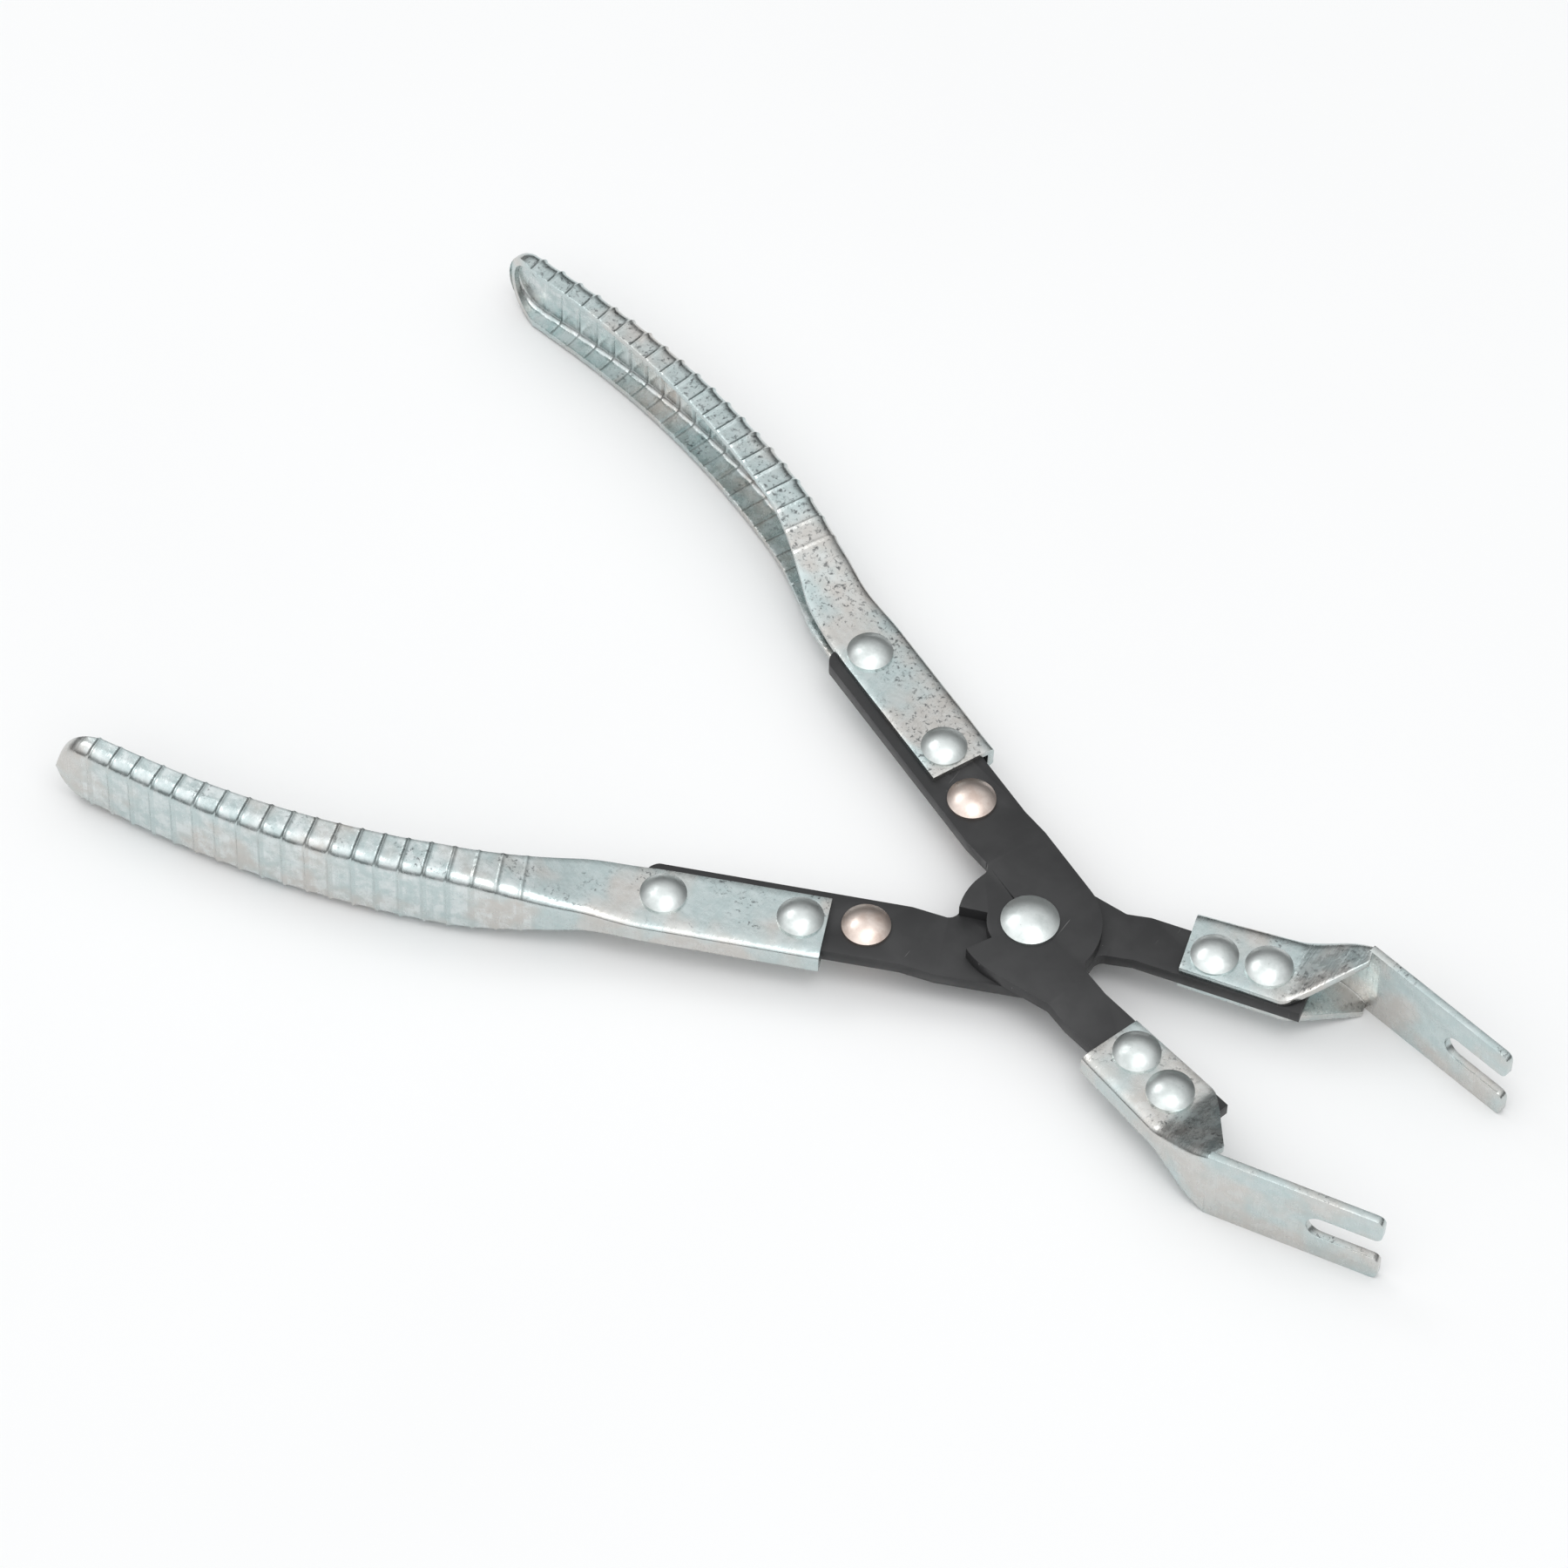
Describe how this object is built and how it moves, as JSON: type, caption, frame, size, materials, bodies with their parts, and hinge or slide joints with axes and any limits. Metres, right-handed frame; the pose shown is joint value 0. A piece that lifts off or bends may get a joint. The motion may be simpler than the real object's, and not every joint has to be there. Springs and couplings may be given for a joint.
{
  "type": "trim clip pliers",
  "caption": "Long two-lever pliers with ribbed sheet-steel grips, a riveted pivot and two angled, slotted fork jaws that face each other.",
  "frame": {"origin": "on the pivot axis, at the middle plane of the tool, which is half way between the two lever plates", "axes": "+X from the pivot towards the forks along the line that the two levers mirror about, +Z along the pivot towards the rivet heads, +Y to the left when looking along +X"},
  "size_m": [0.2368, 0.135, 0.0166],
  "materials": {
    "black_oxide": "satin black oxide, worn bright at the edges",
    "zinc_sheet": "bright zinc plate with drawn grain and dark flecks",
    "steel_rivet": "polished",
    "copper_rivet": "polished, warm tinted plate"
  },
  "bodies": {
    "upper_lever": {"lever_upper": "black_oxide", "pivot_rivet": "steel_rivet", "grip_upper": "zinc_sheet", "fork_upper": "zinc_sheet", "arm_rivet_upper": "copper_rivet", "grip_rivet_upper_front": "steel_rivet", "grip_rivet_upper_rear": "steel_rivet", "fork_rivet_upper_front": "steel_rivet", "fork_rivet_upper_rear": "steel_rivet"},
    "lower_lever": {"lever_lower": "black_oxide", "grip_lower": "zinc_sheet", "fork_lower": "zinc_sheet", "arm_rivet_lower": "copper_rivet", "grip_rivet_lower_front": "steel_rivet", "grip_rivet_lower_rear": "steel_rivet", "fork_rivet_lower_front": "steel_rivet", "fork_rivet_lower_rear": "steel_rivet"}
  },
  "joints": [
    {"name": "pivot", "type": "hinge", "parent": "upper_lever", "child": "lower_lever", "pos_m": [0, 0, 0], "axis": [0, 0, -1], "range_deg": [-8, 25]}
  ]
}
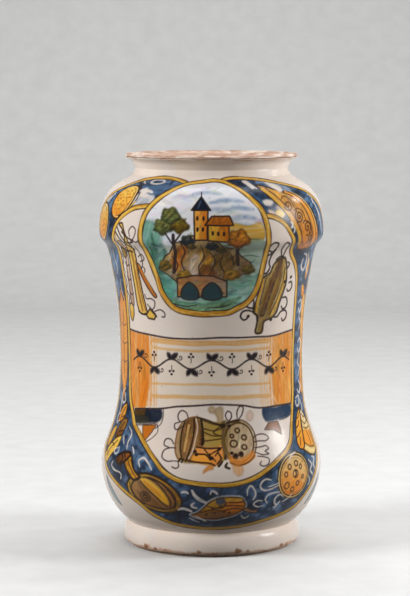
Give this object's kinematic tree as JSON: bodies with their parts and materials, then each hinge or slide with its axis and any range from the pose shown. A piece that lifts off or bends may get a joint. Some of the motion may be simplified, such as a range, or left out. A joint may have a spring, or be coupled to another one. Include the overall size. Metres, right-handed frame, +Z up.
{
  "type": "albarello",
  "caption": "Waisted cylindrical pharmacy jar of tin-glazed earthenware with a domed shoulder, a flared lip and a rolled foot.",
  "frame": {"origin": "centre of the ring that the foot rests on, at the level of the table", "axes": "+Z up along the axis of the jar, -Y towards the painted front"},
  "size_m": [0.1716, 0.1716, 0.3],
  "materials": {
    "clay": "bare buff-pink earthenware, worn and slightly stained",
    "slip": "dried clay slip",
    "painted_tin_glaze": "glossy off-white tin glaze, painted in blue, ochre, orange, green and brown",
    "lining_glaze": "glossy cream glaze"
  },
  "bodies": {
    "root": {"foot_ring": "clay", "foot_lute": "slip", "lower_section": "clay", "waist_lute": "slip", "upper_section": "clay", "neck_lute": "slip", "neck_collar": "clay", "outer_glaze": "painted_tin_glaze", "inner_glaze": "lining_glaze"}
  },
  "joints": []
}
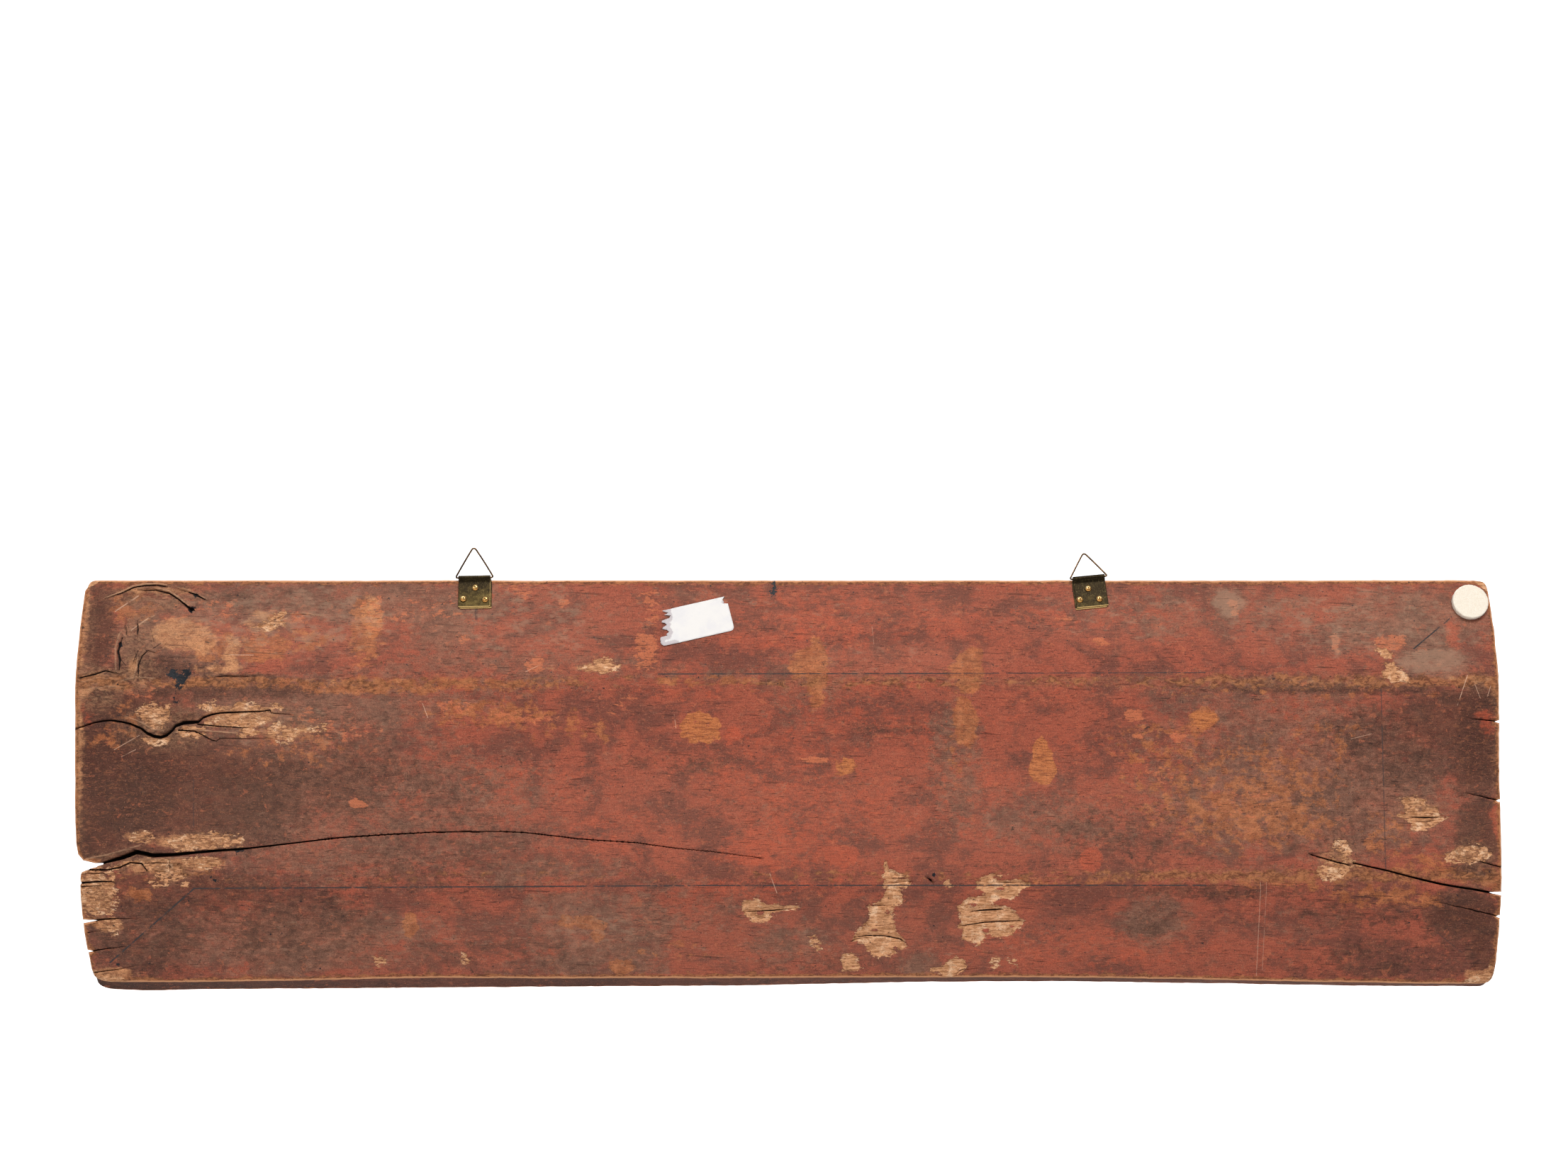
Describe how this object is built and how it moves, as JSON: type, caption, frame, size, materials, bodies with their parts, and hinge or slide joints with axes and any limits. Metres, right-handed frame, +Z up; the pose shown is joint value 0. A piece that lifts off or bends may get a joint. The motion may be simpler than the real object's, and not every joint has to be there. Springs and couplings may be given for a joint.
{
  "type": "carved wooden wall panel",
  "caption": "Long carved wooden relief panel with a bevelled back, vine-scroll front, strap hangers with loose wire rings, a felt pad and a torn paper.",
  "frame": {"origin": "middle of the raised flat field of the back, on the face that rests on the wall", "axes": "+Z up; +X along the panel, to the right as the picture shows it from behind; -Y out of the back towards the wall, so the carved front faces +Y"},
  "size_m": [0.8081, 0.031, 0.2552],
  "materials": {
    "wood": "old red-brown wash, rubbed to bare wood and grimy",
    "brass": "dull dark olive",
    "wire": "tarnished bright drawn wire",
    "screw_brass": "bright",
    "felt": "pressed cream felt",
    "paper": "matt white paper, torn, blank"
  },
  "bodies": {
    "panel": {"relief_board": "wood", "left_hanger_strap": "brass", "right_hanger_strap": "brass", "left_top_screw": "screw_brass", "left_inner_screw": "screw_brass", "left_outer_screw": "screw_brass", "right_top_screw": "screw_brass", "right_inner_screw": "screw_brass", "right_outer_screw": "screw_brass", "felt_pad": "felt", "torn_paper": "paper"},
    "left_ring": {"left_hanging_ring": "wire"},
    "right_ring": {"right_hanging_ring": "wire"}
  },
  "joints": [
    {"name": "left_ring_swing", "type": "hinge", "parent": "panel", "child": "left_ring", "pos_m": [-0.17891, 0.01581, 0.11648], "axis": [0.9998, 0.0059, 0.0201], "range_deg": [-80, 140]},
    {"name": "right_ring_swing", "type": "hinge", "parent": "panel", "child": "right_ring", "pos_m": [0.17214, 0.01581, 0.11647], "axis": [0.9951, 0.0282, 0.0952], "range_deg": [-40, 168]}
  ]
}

▶ _YOUR INSTRUCTIONS_
Without including any pictures, please restate all the records exactly.

▶ _RESPONSE TO THE TASK_
Describe how this object is built and how it moves, as JSON: type, caption, frame, size, materials, bodies with their parts, and hinge or slide joints with axes and any limits. Metres, right-handed frame; the pose shown is joint value 0. A piece that lifts off or bends may get a joint. The motion may be simpler than the real object's, and not every joint has to be there. Springs and couplings may be given for a joint.
{
  "type": "trim clip pliers",
  "caption": "Long two-lever pliers with ribbed sheet-steel grips, a riveted pivot and two angled, slotted fork jaws that face each other.",
  "frame": {"origin": "on the pivot axis, at the middle plane of the tool, which is half way between the two lever plates", "axes": "+X from the pivot towards the forks along the line that the two levers mirror about, +Z along the pivot towards the rivet heads, +Y to the left when looking along +X"},
  "size_m": [0.2368, 0.135, 0.0166],
  "materials": {
    "black_oxide": "satin black oxide, worn bright at the edges",
    "zinc_sheet": "bright zinc plate with drawn grain and dark flecks",
    "steel_rivet": "polished",
    "copper_rivet": "polished, warm tinted plate"
  },
  "bodies": {
    "upper_lever": {"lever_upper": "black_oxide", "pivot_rivet": "steel_rivet", "grip_upper": "zinc_sheet", "fork_upper": "zinc_sheet", "arm_rivet_upper": "copper_rivet", "grip_rivet_upper_front": "steel_rivet", "grip_rivet_upper_rear": "steel_rivet", "fork_rivet_upper_front": "steel_rivet", "fork_rivet_upper_rear": "steel_rivet"},
    "lower_lever": {"lever_lower": "black_oxide", "grip_lower": "zinc_sheet", "fork_lower": "zinc_sheet", "arm_rivet_lower": "copper_rivet", "grip_rivet_lower_front": "steel_rivet", "grip_rivet_lower_rear": "steel_rivet", "fork_rivet_lower_front": "steel_rivet", "fork_rivet_lower_rear": "steel_rivet"}
  },
  "joints": [
    {"name": "pivot", "type": "hinge", "parent": "upper_lever", "child": "lower_lever", "pos_m": [0, 0, 0], "axis": [0, 0, -1], "range_deg": [-8, 25]}
  ]
}
Give this object's kinematic tree as JSON: bodies with their parts and materials, then each hinge or slide with its axis and any range from the pose shown. A piece that lifts off or bends may get a joint. Some of the motion may be simplified, such as a range, or left out. A joint may have a spring, or be coupled to another one. Include the overall size. Metres, right-handed frame, +Z up.
{
  "type": "albarello",
  "caption": "Waisted cylindrical pharmacy jar of tin-glazed earthenware with a domed shoulder, a flared lip and a rolled foot.",
  "frame": {"origin": "centre of the ring that the foot rests on, at the level of the table", "axes": "+Z up along the axis of the jar, -Y towards the painted front"},
  "size_m": [0.1716, 0.1716, 0.3],
  "materials": {
    "clay": "bare buff-pink earthenware, worn and slightly stained",
    "slip": "dried clay slip",
    "painted_tin_glaze": "glossy off-white tin glaze, painted in blue, ochre, orange, green and brown",
    "lining_glaze": "glossy cream glaze"
  },
  "bodies": {
    "root": {"foot_ring": "clay", "foot_lute": "slip", "lower_section": "clay", "waist_lute": "slip", "upper_section": "clay", "neck_lute": "slip", "neck_collar": "clay", "outer_glaze": "painted_tin_glaze", "inner_glaze": "lining_glaze"}
  },
  "joints": []
}
Describe how this object is built and how it moves, as JSON: type, caption, frame, size, materials, bodies with their parts, and hinge or slide joints with axes and any limits. Metres, right-handed frame, +Z up; the pose shown is joint value 0. A piece that lifts off or bends may get a joint. The motion may be simpler than the real object's, and not every joint has to be there. Springs and couplings may be given for a joint.
{
  "type": "carved wooden wall panel",
  "caption": "Long carved wooden relief panel with a bevelled back, vine-scroll front, strap hangers with loose wire rings, a felt pad and a torn paper.",
  "frame": {"origin": "middle of the raised flat field of the back, on the face that rests on the wall", "axes": "+Z up; +X along the panel, to the right as the picture shows it from behind; -Y out of the back towards the wall, so the carved front faces +Y"},
  "size_m": [0.8081, 0.031, 0.2552],
  "materials": {
    "wood": "old red-brown wash, rubbed to bare wood and grimy",
    "brass": "dull dark olive",
    "wire": "tarnished bright drawn wire",
    "screw_brass": "bright",
    "felt": "pressed cream felt",
    "paper": "matt white paper, torn, blank"
  },
  "bodies": {
    "panel": {"relief_board": "wood", "left_hanger_strap": "brass", "right_hanger_strap": "brass", "left_top_screw": "screw_brass", "left_inner_screw": "screw_brass", "left_outer_screw": "screw_brass", "right_top_screw": "screw_brass", "right_inner_screw": "screw_brass", "right_outer_screw": "screw_brass", "felt_pad": "felt", "torn_paper": "paper"},
    "left_ring": {"left_hanging_ring": "wire"},
    "right_ring": {"right_hanging_ring": "wire"}
  },
  "joints": [
    {"name": "left_ring_swing", "type": "hinge", "parent": "panel", "child": "left_ring", "pos_m": [-0.17891, 0.01581, 0.11648], "axis": [0.9998, 0.0059, 0.0201], "range_deg": [-80, 140]},
    {"name": "right_ring_swing", "type": "hinge", "parent": "panel", "child": "right_ring", "pos_m": [0.17214, 0.01581, 0.11647], "axis": [0.9951, 0.0282, 0.0952], "range_deg": [-40, 168]}
  ]
}